The ACA, usually referred to as “Obamacare,” is a health care reform law that went into effect in March of 2010. People who are eligible can enroll as long as they meet a set deadline in the fall. Wallace said that in circumstances where people lose their jobs, losing their health insurance, there is an extended enrollment period outside of the annual deadline.

“What we’re trying to do now with the pandemic is expand that special enrollment period so that somebody who’s uninsured, regardless of the stark circumstances, can enroll in an ACA plan at any time during that extended special enrollment period. So we’re seeking the federal government to open up and expand the enrollment period for the ACA. And to put in place more funding that will increase the tax subsidies that are part of that. So plans will be more affordable,” Wallace said.

Wallace explained that the way United Way’s lobby is that United Way Worldwide provides tools and resources for the nearly 1,800 local United Way units across the country to use in advocating with their own members of Congress and districts. Federally, Wallace said that all United Ways advocate for the same thing.

In Tennessee, Mary Graham, President and CEO of United Ways of Tennessee,  said that her organization works with United Way Worldwide to speak with their state’s congressional delegation in Washington. “And we get a lot of policy done in partnership where we can with the governor’s office and state agencies too. It’s not all legislative—sometimes it’s just about the implementation and the practical, how things play out that we work on that and and we do try to support our members as they work on local politics.”

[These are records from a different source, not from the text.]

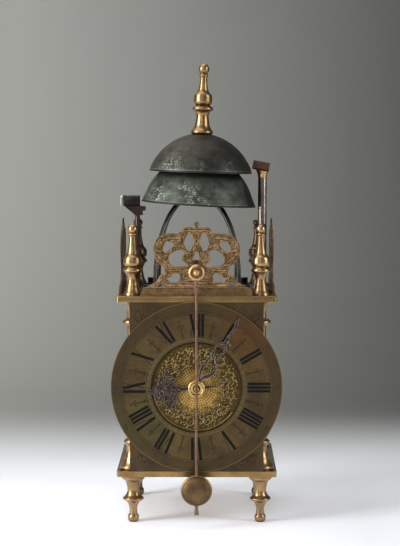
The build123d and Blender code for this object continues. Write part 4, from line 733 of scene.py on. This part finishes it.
# radii of the ring's divisions in mm, and the deep dark ring round the engraved centre
divisions = {"minutes": (69.1, 71.0), "quarters": (43.2, 46.9), "circles": (43.9, 47.2, 68.9, 71.2),
             "width": 0.34, "centreRadius": 42.3, "centreWidth": 1.2}


def circle(radius):
    return [polar(radius, 4 * i) for i in range(91)]


ticks = []
for count, ends in ((60, divisions["minutes"]), (48, divisions["quarters"])):
    for i in range(count):
        ticks.append([polar(radius, 360 / count * i) for radius in ends])
ticks += [circle(radius) for radius in divisions["circles"]]
engrave("dialDivisions", ticks, divisions["width"], wornCuts, bend=False)
engrave("centreRing", [circle(divisions["centreRadius"])], divisions["centreWidth"], cutDirtAndShadow,
        bend=False)

# a small flower on a stem between every two hours; each line is (radius, degrees aside)
flower = {"width": 0.5,
          "stem": ((47.4, 0.2), (54.5, 0.3), (58.6, 0.6), (60.2, 2.0), (58.9, 2.9), (57.6, 2.2)),
          "bud": ((57.4, 0.4), (60.6, 0.9), (63.0, 0.2), (64.6, 0.0)),
          "foot": ((47.3, 2.6), (49.6, 1.2), (51.6, 0.3))}
flowers = []
for i in range(12):
    for side in (-1, 1):
        for part in ("stem", "bud", "foot"):
            flowers.append([polar(r, 30 * i + 15 + side * turn) for r, turn in flower[part]])
engrave("halfHourFlowers", flowers, flower["width"], wornCuts)


def minuteFigures(look):
    # 5 to 60 outside the minute band
    bm = bmesh.new()
    for i in range(1, 13):
        words = bpy.data.curves.new("figure", "FONT")
        words.body = str(5 * i)
        words.size = look["size"] * mm
        words.align_x = "CENTER"
        words.align_y = "CENTER"
        mesh = meshOf("figure", words)
        upright = Matrix.Rotation(math.radians(90), 4, "X")
        lift = Matrix.Translation((0, -look["proud"] * mm, look["radius"] * mm))
        mesh.transform(onDial(30 * i) @ lift @ upright)
        bm.from_mesh(mesh)
        bpy.data.meshes.remove(mesh)
    newPiece("minuteFigures", bm, "clock_frame", wornCuts)


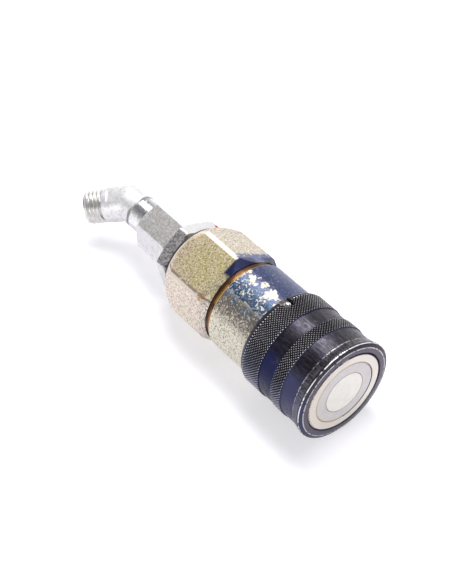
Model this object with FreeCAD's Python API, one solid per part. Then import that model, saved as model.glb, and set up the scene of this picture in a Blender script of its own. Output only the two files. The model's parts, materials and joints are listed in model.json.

Graham pointed out, “All of my members have relationships with their mayors, city and county mayors and are working with them on local policies and we support them in that wherever we can.”

She said her United Ways of Tennessee’s main focus right now is allocating unspent Temporary Assistance for Needy Families (TANF) to help low-income families and customizing their work to meet the needs of their communities.

United Way also has a free and confidential service called 211 that helps people find local resources across North America, 24/7. It is a helpline as well as website that anyone can turn to for any assistance and support.

Southerlyn Reisig, director of media and public relations for United Way Worldwide, said Wallace and his team uses 211 to accurately assess needs that people have. Call rates increased significantly since March 2020, in some places by 400%, she said.

Reisig said so many calls into 211 are allowing data collection that informs the group about needs. During the pandemic and job losses, a lot of calls have been about mental health needs, other healthcare and access to food.